In case you want to reproduce the results I got, you just need to use the short RNA sequence actually solved not the fasta sequence in the PDB page. I updated the sequence in the previous comment as well.
Hi @xiaolinpan, unfortunately at the moment we do not support the predictions of structures with >> 2000 residues/tokens on regular GPUs, the structure in your examples has above 3200 residues
Hi @Jameel9, this is unfortunate. We are actively working on improving the quality of the model on protein + RNA complexes!

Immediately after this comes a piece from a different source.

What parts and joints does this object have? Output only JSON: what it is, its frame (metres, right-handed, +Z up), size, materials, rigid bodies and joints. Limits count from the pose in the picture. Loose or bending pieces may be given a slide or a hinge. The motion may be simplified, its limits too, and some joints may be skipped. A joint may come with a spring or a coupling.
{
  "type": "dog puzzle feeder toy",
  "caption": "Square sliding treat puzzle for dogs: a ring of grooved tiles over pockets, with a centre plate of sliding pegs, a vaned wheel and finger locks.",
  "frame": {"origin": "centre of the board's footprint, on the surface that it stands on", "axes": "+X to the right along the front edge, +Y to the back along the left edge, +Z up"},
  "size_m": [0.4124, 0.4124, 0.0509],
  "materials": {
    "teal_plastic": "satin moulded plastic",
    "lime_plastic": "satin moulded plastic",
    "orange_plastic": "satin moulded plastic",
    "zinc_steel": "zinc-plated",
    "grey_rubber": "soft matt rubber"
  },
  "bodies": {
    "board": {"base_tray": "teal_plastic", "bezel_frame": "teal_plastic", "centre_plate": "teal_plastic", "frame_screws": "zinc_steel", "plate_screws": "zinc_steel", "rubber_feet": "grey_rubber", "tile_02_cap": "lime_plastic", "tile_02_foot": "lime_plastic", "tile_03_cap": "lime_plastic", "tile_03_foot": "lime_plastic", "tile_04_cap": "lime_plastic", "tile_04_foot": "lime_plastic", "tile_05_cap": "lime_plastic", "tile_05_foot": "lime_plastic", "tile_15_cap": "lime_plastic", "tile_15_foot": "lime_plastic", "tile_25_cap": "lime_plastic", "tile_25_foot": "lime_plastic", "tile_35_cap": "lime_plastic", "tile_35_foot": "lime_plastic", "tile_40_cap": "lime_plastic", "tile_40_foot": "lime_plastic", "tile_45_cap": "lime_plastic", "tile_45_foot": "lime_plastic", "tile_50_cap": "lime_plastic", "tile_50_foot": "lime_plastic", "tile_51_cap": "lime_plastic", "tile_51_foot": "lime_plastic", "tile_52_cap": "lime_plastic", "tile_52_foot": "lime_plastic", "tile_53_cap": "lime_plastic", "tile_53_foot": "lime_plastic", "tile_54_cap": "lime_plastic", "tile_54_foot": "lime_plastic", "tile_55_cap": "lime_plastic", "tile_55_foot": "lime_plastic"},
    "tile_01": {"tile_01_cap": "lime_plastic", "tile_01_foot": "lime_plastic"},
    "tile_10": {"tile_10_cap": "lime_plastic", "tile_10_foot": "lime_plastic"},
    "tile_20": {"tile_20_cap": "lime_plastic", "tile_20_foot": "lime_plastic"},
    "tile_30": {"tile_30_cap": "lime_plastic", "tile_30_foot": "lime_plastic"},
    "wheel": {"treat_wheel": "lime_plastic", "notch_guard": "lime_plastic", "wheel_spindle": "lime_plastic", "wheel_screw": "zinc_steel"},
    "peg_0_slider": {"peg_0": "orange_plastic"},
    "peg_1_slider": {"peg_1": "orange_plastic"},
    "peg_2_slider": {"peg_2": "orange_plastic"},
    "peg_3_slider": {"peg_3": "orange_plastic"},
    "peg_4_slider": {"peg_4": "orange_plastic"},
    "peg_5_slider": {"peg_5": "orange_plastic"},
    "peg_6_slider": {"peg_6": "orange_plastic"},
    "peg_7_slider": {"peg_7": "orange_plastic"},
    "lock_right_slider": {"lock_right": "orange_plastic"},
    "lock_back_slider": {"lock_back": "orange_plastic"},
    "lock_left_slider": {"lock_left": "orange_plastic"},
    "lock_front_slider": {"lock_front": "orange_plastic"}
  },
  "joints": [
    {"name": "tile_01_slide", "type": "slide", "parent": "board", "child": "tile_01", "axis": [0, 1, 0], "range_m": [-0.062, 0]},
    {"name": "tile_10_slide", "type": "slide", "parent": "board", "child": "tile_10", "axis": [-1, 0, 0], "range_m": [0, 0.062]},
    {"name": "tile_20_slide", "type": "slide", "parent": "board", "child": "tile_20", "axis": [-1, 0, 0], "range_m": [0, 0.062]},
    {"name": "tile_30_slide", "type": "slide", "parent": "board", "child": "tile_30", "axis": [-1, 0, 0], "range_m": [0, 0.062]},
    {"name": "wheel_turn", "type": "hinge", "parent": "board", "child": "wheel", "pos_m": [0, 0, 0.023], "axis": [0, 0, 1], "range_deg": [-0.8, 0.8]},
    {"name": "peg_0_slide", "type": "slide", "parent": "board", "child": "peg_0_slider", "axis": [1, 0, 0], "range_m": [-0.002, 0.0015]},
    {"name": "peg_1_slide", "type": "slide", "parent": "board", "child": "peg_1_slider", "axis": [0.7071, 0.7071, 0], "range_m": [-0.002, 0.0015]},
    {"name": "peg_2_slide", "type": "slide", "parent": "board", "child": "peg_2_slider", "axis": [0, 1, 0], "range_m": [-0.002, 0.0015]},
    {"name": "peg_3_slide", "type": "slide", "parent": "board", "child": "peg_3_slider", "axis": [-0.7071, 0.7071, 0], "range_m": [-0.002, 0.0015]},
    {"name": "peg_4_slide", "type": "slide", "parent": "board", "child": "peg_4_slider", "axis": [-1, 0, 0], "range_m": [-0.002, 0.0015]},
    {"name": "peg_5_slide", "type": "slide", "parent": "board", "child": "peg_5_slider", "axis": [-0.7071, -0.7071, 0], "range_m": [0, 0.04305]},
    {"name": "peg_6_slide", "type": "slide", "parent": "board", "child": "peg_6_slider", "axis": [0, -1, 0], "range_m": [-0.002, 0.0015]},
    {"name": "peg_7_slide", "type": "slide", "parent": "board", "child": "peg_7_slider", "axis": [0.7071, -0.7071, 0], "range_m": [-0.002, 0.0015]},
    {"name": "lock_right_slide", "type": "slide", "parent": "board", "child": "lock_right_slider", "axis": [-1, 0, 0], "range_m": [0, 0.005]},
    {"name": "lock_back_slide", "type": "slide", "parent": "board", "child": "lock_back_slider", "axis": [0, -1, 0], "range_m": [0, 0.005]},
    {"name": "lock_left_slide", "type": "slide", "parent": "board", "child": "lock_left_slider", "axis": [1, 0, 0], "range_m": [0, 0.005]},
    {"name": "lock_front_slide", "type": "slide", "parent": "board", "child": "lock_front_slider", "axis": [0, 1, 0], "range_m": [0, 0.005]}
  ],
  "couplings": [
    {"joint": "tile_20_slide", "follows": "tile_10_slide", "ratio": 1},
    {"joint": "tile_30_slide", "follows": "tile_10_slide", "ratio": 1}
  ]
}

Hi @xiaolinpan, unfortunately at the moment we do not support the predictions of structures with >> 2000 residues/tokens on regular GPUs, the structure in your examples has above 3200 residues
Thank you for your reply. I also try to use alphafold3 to predict this structure, it can generate for this large protein. Maybe alphafold3 made some optimization for memory usage.
Yes, it's definitely possible that they made some extra optimizations. We are working on improving these, but we definitely welcome contributions from the community!
@xiaolinpan We just wrapped up testing our Boltz-1 implementation on H200s (~140GB VRAM) and successfully folded proteins up to 3,500 AAs in length.
If you're interested, you can try it out on our webserver here: https://neurosnap.ai/service/Boltz-1%20(AlphaFold3).
Full disclosure, I am affiliated with Neurosnap.
Hi is this issue still present? I am trying to do structure prediction for a tetramer, one sequence is 1159 AA in length, therefore it is 4636 AA in total. Is this too large? I am running into memory issues.